COLLECTED MATERIAL:

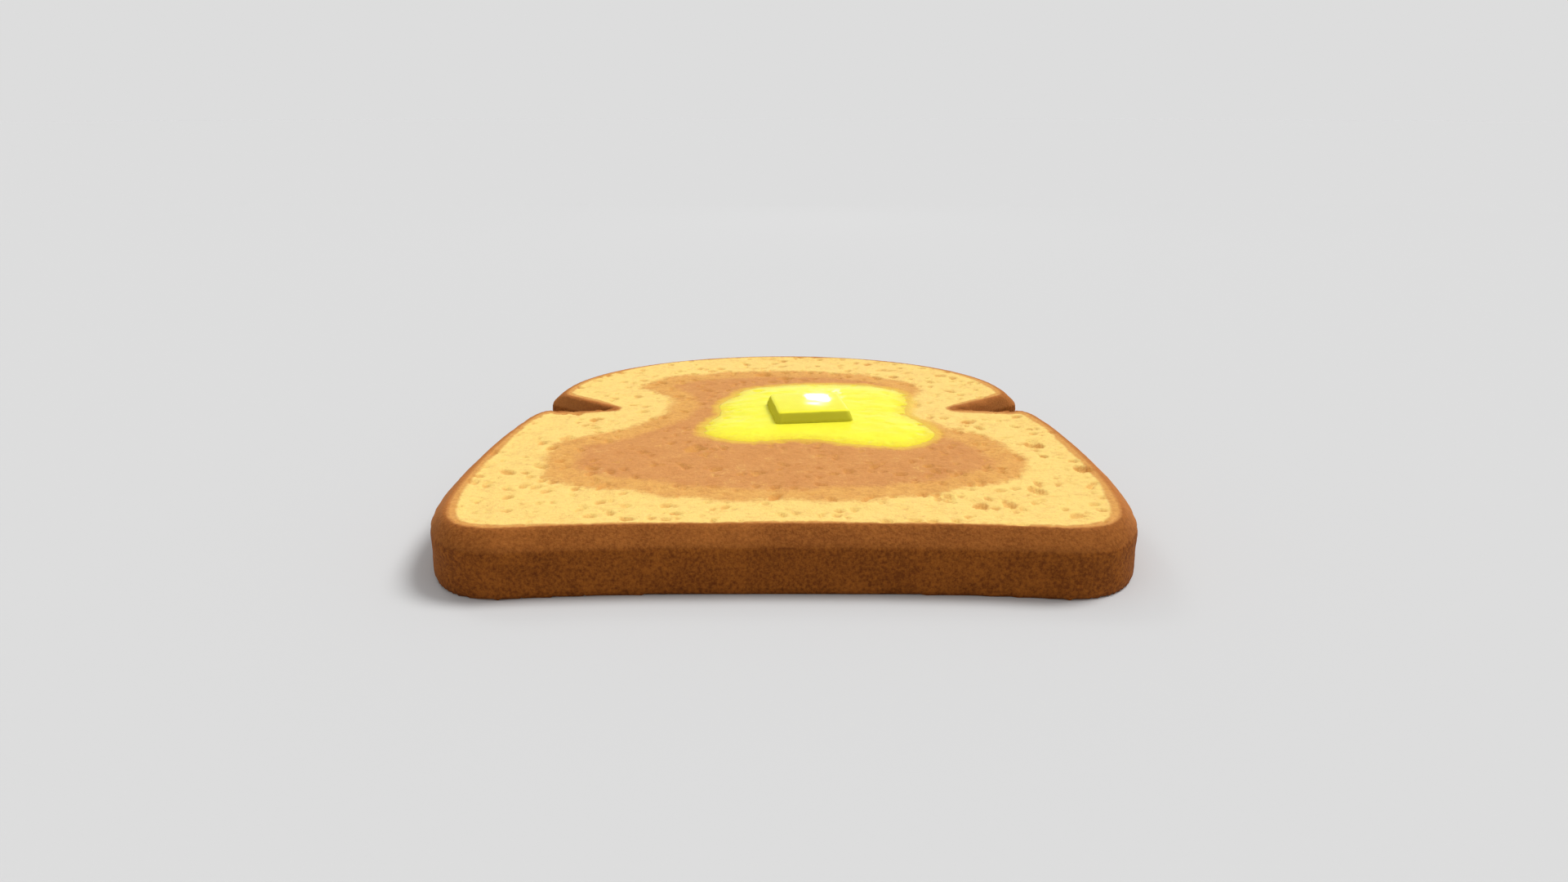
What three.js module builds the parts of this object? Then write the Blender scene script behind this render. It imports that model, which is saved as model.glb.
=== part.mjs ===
// Buttered toast: one slice of a domed sandwich loaf lying flat, a shallow puddle of
// melted butter on its upper face, and a softening square pat of butter on the puddle.
// Millimetres, +Z up. The underside lies on z = 0, the slice is centred on x = 0 and
// the loaf's dome points along +Y.

import * as THREE from 'three';

const { degToRad, smoothstep } = THREE.MathUtils;

// ---- Slice: outer sizes --------------------------------------------------------

const SLICE_WIDTH = 122.2;
const SLICE_LENGTH = 128;
const SLICE_THICKNESS = 11;

// ---- Slice: outline of the right half, which is mirrored -----------------------

const BASE_HOLLOW = 2.2;          // how far the base edge bows in between its corners
const BASE_LEVEL_HANDLE = 26;     // the bow stays level this far, then dips to the corner
const BASE_DIP_HANDLE = new THREE.Vector2(9.4, 1.3);
const BASE_CORNER_X = 45.4;       // where the base edge turns into the corner's round
const CORNER_HANDLE = 9.5;
const SIDE_START_Y = -34;         // above this the side leans in towards the notch
const SIDE_LOWER_HANDLE = 23.5;
const SIDE_UPPER_HANDLE = 14;
const SHOULDER_LEAN = 3.5;        // how far it has leaned in where the shoulder starts
const SHOULDER_Y = 2.8;
const SHOULDER_SLOPE = new THREE.Vector2(-0.9, 3.8);
const SHOULDER_HANDLE_BACK = 2.3; // handle towards the side, in lengths of the slope
const SHOULDER_END_X = 50.5;
const LIP_HANDLE_SHARE = 0.62;    // of the way from the shoulder's end to its start

const NOTCH_TIP = new THREE.Vector2(38.4, 10.3); // centre of the tip's small round
const NOTCH_TIP_RADIUS = 0.25;
const NOTCH_LOWER_ANGLE = degToRad(-6.6);
const NOTCH_UPPER_ANGLE = degToRad(38.2);
const NOTCH_BEVEL_SHARE = 0.1;    // the bevel narrows to this share inside a notch

const DOME_HALF_WIDTH = 54.5;
const DOME_RISE = 41.4;
const DOME_START_ANGLE = degToRad(2.5);
const DOME_CORNER_ROUND = 2.2;

// Steps along each stretch of the half outline, from the base to the crown.
const STEPS = { base: 14, corner: 12, side: 11, shoulder: 6, lip: 5, tip: 4, wall: 5, ear: 4, dome: 24 };

// ---- Slice: section from the underside over the crust to the crumb -------------

const UNDERSIDE_BAND = 6;         // ring of the flat underside just inside the crust
const BEVEL_START_Z = 8;          // the upright crust turns into the bevel here
const BEVEL_WIDTH = 3;
const CRUST_ROUND = 0.5;          // softens the foot and both ends of the bevel
const CRUST_ROUND_STEPS = 2;
const RIM_WIDTH = 1.6;            // the crust's rim stands proud of the crumb
const RIM_SLOPE_WIDTH = 4;
const CRUMB_LEVEL = 10.75;
const CRUMB_SWELL = 0.2;          // height of the crumb's gentle waves
const CRUMB_RINGS = 9;
const FAN_CENTRE = new THREE.Vector2(0, 7);      // every ring can be seen whole from here

// ---- Butter --------------------------------------------------------------------

const PUDDLE_TOP_Z = 11.5;
const PUDDLE_EDGE_WIDTH = 2.2;
const PUDDLE_EDGE_STEPS = 4;
const PUDDLE_STEPS = 84;
const PUDDLE_CENTRE = new THREE.Vector2(7, 7);
const LEVEL_RADIUS = 33;          // the crumb is level where the butter lies
const LEVEL_BLEND = 9;

// Lobes and hollows of the puddle's edge, clockwise from its upper left.
const PUDDLE_EDGE = [
  [-11.5, 21.8], [-8.8, 27.2], [-2, 30.2], [7, 32.1], [20.5, 30.4], [27.6, 24.6],
  [28.3, 14], [26.9, 5], [30.2, -2], [31.1, -10], [25.2, -17.6], [15, -16.6],
  [4, -12.7], [-8, -14.4], [-16.4, -9.4], [-16.9, -2], [-14.2, 5], [-14.8, 12.4],
];

const PAT_BASE_SIDE = 17;
const PAT_TOP_SIDE = 15.2;
const PAT_HEIGHT = 2.4;
const PAT_CENTRE = new THREE.Vector2(5.35, 4.7);
const PAT_TURN = degToRad(8);
const PAT_CORNER_RADIUS = 1;
const PAT_CORNER_STEPS = 5;
const PAT_RIM = 2;                // flat band inside the top and bottom edges
const PAT_EDGE_ROUND = 0.4;
const PAT_EDGE_STEPS = 2;

// ---- Outline of the slice ------------------------------------------------------

const point = (x, y) => new THREE.Vector2(x, y);

// A point at a distance along a direction given by its angle.
function along(start, angle, distance) {
  return point(Math.cos(angle), Math.sin(angle)).multiplyScalar(distance).add(start);
}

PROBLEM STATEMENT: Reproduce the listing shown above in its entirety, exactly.

SOLUTION TO THIS EXERCISE:
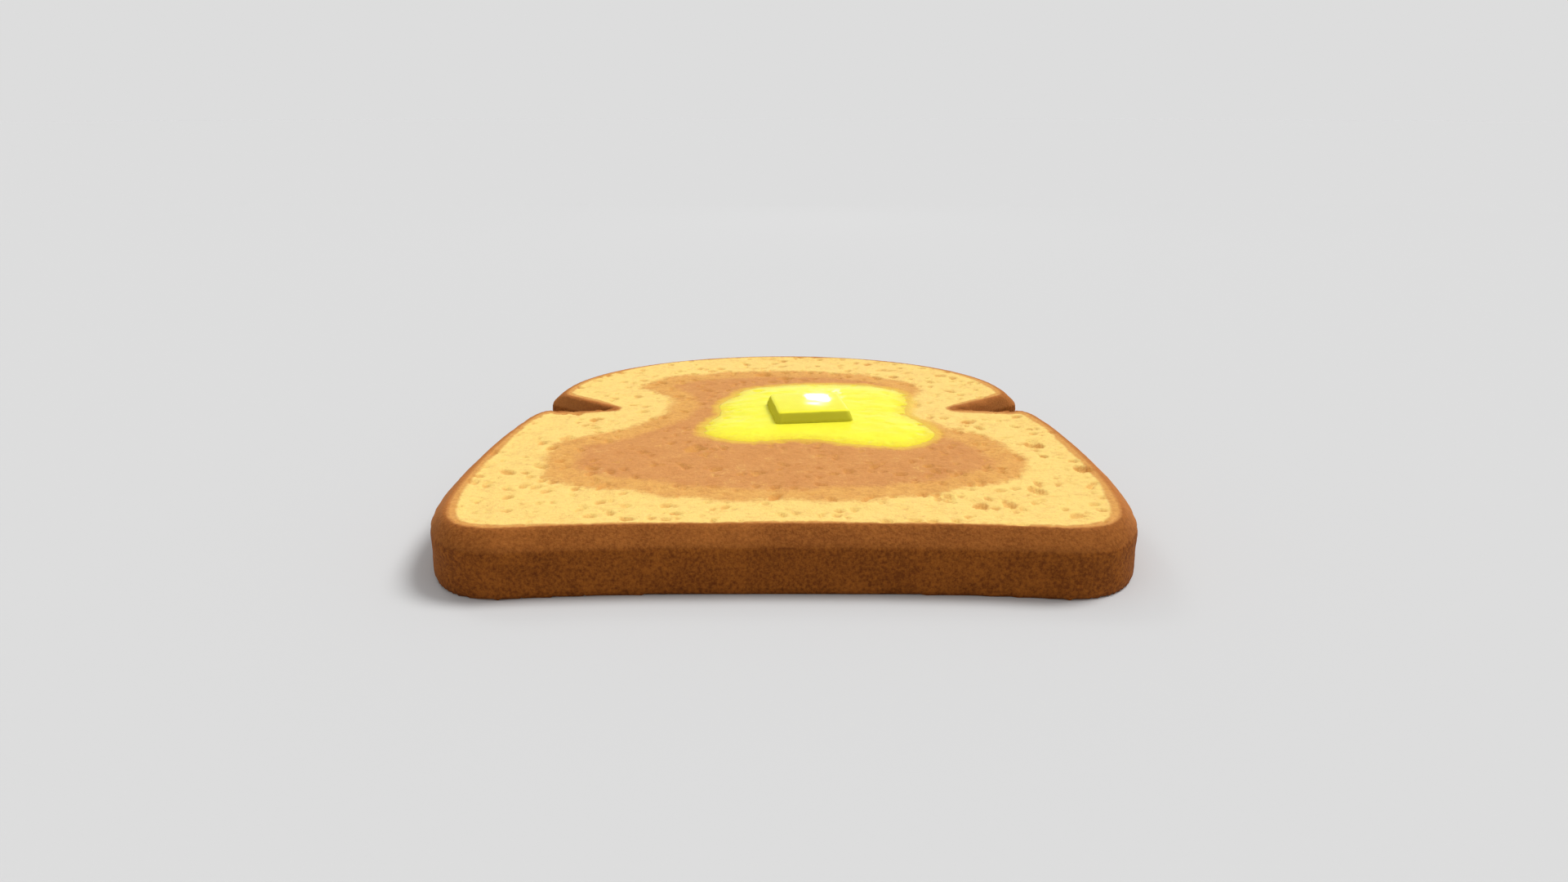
What three.js module builds the parts of this object? Then write the Blender scene script behind this render. It imports that model, which is saved as model.glb.
=== part.mjs ===
// Buttered toast: one slice of a domed sandwich loaf lying flat, a shallow puddle of
// melted butter on its upper face, and a softening square pat of butter on the puddle.
// Millimetres, +Z up. The underside lies on z = 0, the slice is centred on x = 0 and
// the loaf's dome points along +Y.

import * as THREE from 'three';

const { degToRad, smoothstep } = THREE.MathUtils;

// ---- Slice: outer sizes --------------------------------------------------------

const SLICE_WIDTH = 122.2;
const SLICE_LENGTH = 128;
const SLICE_THICKNESS = 11;

// ---- Slice: outline of the right half, which is mirrored -----------------------

const BASE_HOLLOW = 2.2;          // how far the base edge bows in between its corners
const BASE_LEVEL_HANDLE = 26;     // the bow stays level this far, then dips to the corner
const BASE_DIP_HANDLE = new THREE.Vector2(9.4, 1.3);
const BASE_CORNER_X = 45.4;       // where the base edge turns into the corner's round
const CORNER_HANDLE = 9.5;
const SIDE_START_Y = -34;         // above this the side leans in towards the notch
const SIDE_LOWER_HANDLE = 23.5;
const SIDE_UPPER_HANDLE = 14;
const SHOULDER_LEAN = 3.5;        // how far it has leaned in where the shoulder starts
const SHOULDER_Y = 2.8;
const SHOULDER_SLOPE = new THREE.Vector2(-0.9, 3.8);
const SHOULDER_HANDLE_BACK = 2.3; // handle towards the side, in lengths of the slope
const SHOULDER_END_X = 50.5;
const LIP_HANDLE_SHARE = 0.62;    // of the way from the shoulder's end to its start

const NOTCH_TIP = new THREE.Vector2(38.4, 10.3); // centre of the tip's small round
const NOTCH_TIP_RADIUS = 0.25;
const NOTCH_LOWER_ANGLE = degToRad(-6.6);
const NOTCH_UPPER_ANGLE = degToRad(38.2);
const NOTCH_BEVEL_SHARE = 0.1;    // the bevel narrows to this share inside a notch

const DOME_HALF_WIDTH = 54.5;
const DOME_RISE = 41.4;
const DOME_START_ANGLE = degToRad(2.5);
const DOME_CORNER_ROUND = 2.2;

// Steps along each stretch of the half outline, from the base to the crown.
const STEPS = { base: 14, corner: 12, side: 11, shoulder: 6, lip: 5, tip: 4, wall: 5, ear: 4, dome: 24 };

// ---- Slice: section from the underside over the crust to the crumb -------------

const UNDERSIDE_BAND = 6;         // ring of the flat underside just inside the crust
const BEVEL_START_Z = 8;          // the upright crust turns into the bevel here
const BEVEL_WIDTH = 3;
const CRUST_ROUND = 0.5;          // softens the foot and both ends of the bevel
const CRUST_ROUND_STEPS = 2;
const RIM_WIDTH = 1.6;            // the crust's rim stands proud of the crumb
const RIM_SLOPE_WIDTH = 4;
const CRUMB_LEVEL = 10.75;
const CRUMB_SWELL = 0.2;          // height of the crumb's gentle waves
const CRUMB_RINGS = 9;
const FAN_CENTRE = new THREE.Vector2(0, 7);      // every ring can be seen whole from here

// ---- Butter --------------------------------------------------------------------

const PUDDLE_TOP_Z = 11.5;
const PUDDLE_EDGE_WIDTH = 2.2;
const PUDDLE_EDGE_STEPS = 4;
const PUDDLE_STEPS = 84;
const PUDDLE_CENTRE = new THREE.Vector2(7, 7);
const LEVEL_RADIUS = 33;          // the crumb is level where the butter lies
const LEVEL_BLEND = 9;

// Lobes and hollows of the puddle's edge, clockwise from its upper left.
const PUDDLE_EDGE = [
  [-11.5, 21.8], [-8.8, 27.2], [-2, 30.2], [7, 32.1], [20.5, 30.4], [27.6, 24.6],
  [28.3, 14], [26.9, 5], [30.2, -2], [31.1, -10], [25.2, -17.6], [15, -16.6],
  [4, -12.7], [-8, -14.4], [-16.4, -9.4], [-16.9, -2], [-14.2, 5], [-14.8, 12.4],
];

const PAT_BASE_SIDE = 17;
const PAT_TOP_SIDE = 15.2;
const PAT_HEIGHT = 2.4;
const PAT_CENTRE = new THREE.Vector2(5.35, 4.7);
const PAT_TURN = degToRad(8);
const PAT_CORNER_RADIUS = 1;
const PAT_CORNER_STEPS = 5;
const PAT_RIM = 2;                // flat band inside the top and bottom edges
const PAT_EDGE_ROUND = 0.4;
const PAT_EDGE_STEPS = 2;

// ---- Outline of the slice ------------------------------------------------------

const point = (x, y) => new THREE.Vector2(x, y);

// A point at a distance along a direction given by its angle.
function along(start, angle, distance) {
  return point(Math.cos(angle), Math.sin(angle)).multiplyScalar(distance).add(start);
}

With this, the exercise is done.